> [Dataset excerpt]:

□ □ □

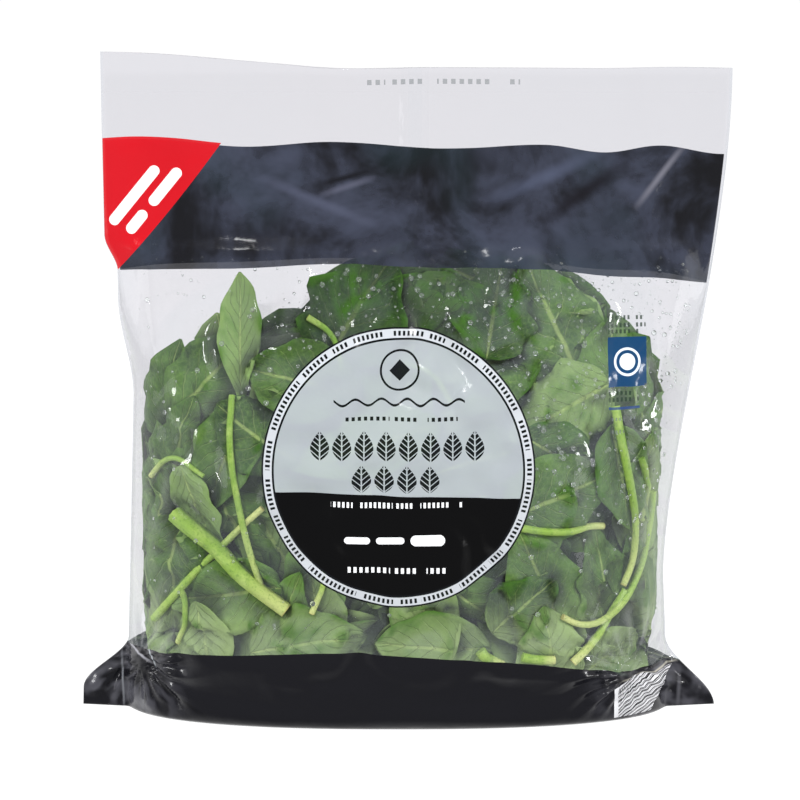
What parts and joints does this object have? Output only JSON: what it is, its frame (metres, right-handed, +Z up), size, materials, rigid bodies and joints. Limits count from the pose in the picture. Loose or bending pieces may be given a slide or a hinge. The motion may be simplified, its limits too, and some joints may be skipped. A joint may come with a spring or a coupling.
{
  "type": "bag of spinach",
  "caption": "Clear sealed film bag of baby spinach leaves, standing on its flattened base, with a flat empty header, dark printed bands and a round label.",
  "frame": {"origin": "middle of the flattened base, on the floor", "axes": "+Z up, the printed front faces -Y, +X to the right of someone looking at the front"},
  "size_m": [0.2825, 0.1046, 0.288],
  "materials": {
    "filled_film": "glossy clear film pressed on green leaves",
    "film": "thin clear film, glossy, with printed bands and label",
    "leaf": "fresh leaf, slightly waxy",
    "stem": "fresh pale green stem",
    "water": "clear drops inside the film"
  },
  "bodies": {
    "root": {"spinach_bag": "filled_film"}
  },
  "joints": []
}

□ □ □

> [Work to do]:
Write out the whole listing again. Match it word for word.

> [Correct response]:
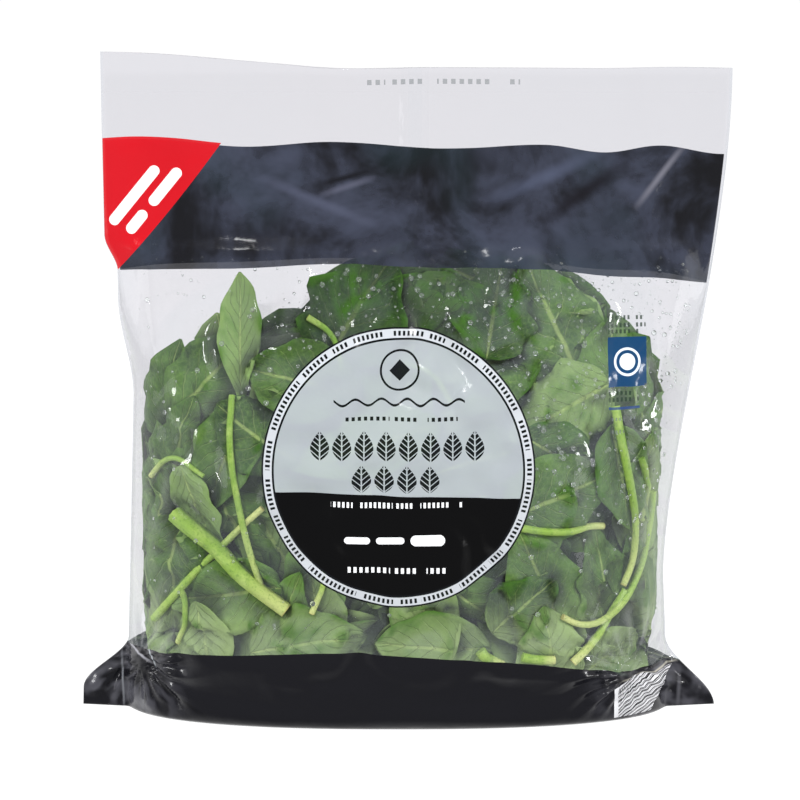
What parts and joints does this object have? Output only JSON: what it is, its frame (metres, right-handed, +Z up), size, materials, rigid bodies and joints. Limits count from the pose in the picture. Loose or bending pieces may be given a slide or a hinge. The motion may be simplified, its limits too, and some joints may be skipped. A joint may come with a spring or a coupling.
{
  "type": "bag of spinach",
  "caption": "Clear sealed film bag of baby spinach leaves, standing on its flattened base, with a flat empty header, dark printed bands and a round label.",
  "frame": {"origin": "middle of the flattened base, on the floor", "axes": "+Z up, the printed front faces -Y, +X to the right of someone looking at the front"},
  "size_m": [0.2825, 0.1046, 0.288],
  "materials": {
    "filled_film": "glossy clear film pressed on green leaves",
    "film": "thin clear film, glossy, with printed bands and label",
    "leaf": "fresh leaf, slightly waxy",
    "stem": "fresh pale green stem",
    "water": "clear drops inside the film"
  },
  "bodies": {
    "root": {"spinach_bag": "filled_film"}
  },
  "joints": []
}